After walking down one of the long allees you finally come to the entrance of Paleis Het Loo, and enter its front courtyard. The large space feels immense, making the Paleis Het Loo that much grander. Paleis Het Loo means the 'Woods Palace' and is not actually a palace but it was used as a 'pleasure house'.

Paleis Het Loo is a Baroque building which was built between 1684 and 1686. It was the residence of the House of Orange-Nassau from the 17th Century until the death of Queen Wilhelmina in 1962, who ruled the Netherlands for fifty-eight years. In 1960 the Queen declared for the Paleis to be given to the State upon her death.

I had the pleasure of visiting this garden two times, the first as a visitor, and the second as a guest of the head gardener. It was interesting because even though I thought I took it all in while there the first time, you never really understand a place until you have an inside view.
Even before entering the gardens, you see the many Laurel trees and Orange trees in the wooden planters associated with Paleis Het Loo. It was customary to paint the square tubs white and the round tubs green, which are also throughout the gardens. These plants are put out in the warmer months and put back into the Orangery in the cooler months.

Wooden planters themselves didn't show up until the 1600s, so Paleis Het Loo was right on course with the times.

It is a different experience going to a historical garden. While you think you can understand what is going on, it is important to really scratch the surface and seek out the details that help define it.

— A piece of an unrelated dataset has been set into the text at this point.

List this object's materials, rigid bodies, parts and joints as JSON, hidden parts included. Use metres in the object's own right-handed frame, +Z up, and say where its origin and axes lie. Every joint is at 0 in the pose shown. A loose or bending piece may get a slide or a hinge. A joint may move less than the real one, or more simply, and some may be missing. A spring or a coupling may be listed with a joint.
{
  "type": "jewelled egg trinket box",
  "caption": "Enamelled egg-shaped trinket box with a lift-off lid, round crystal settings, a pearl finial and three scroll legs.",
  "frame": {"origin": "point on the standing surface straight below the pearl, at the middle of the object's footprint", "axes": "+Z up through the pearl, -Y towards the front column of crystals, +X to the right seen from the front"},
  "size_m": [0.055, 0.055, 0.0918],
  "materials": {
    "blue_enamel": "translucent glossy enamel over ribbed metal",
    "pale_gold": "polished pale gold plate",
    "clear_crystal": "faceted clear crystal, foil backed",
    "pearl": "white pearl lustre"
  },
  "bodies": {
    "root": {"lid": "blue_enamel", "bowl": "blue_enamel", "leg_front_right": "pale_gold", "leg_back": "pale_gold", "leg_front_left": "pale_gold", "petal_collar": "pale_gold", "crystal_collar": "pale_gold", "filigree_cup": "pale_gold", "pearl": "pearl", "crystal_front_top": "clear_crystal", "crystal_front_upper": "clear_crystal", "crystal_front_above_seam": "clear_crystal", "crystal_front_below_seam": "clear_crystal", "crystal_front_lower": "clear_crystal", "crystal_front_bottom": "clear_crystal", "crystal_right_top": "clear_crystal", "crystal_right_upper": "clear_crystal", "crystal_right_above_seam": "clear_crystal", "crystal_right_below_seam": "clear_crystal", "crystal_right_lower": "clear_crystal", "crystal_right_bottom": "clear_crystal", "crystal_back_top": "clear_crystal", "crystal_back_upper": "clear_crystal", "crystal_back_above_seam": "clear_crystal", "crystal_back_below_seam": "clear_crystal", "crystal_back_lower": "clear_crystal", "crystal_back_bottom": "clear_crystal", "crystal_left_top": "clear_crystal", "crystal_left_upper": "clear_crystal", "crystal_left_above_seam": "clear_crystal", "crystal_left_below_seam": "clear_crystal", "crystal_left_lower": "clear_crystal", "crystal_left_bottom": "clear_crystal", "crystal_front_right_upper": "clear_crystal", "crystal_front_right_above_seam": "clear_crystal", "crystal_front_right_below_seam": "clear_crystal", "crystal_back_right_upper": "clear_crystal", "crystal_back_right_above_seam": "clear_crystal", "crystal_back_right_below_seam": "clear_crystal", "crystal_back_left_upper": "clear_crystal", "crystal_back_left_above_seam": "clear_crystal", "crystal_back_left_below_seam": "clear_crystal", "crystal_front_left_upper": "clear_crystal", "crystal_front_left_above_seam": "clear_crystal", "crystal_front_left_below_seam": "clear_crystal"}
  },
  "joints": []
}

The gardens are designed in the Dutch Baroque style. A Baroque garden is one that follows a formula that includes, perfect symmetry (which mirrors the house, thus bringing more attention to it), an axial layout with gravel paths and walks radiating outwards, and parterres that encompass fountains, basins and statues. These hedges can be with or without flowers planted amongst them.

There are a few areas to cover on the grounds. There is the King's Garden, the Lower Garden, the Queen's or Princesses Garden, and the Upper Garden. The King's garden has a bowling green which was used for various games and a parterre hedge of Boxwood. Here in the planting mix was a Geranium that had been staked so the plant grew up and displayed it's blooms on top, rather than it's typical habit of sprawling all over it's neighbors. This makes for a much more tidy effect. It is hard to see in the photo,

so I included a sketch from my garden journal to get an idea of how it was staked. Large gardens can seem so overwhelming sometimes to the eye and one way around this is through repetition. This can be done with shapes, colors, forms, plants and materials. Even the shadows play along with this theme using the embankment as their backdrop. Here the plants and pots are repeated and notice too that some of the plants used actually prefer the hot dry conditions that they are in. This means less maintenance on the pots and more time on other areas for the gardeners. The Lower Garden here, shows everything the Baroque garden represents, statues included. Formal gardens were a way to show status and also to show what could be done when nature and art were combined.It is exciting for me to look at the sculptures and ornamental vases in the garden too, since each has it's own story. Vases are used in the garden to accentuate changes in level and immediately brings the eye into perspectives. They help lead the eye up to take in the garden as a whole. This vase represents virtue, Virtus, with a woman holding a laurel wreath, above two cherubs and a globe. Another detail not lost were the cascading fountains flanking both sides of the descending stairs into the Lower Gardens. These fountains represent two rivers- the Rhine and the Ijssel, with the
Paleis Het Loo being built in the middle.
Here is another view of the Lower Gardens and it's plantings. Through the head gardener I was told that only plants pre-1700 are used in the planting scheme. History first is important with the bedding plants. Some plants, like Lobelia, just made it in though, coming in at 1699. phew..Here is a cascade with Arion, who is the god of quick decision making.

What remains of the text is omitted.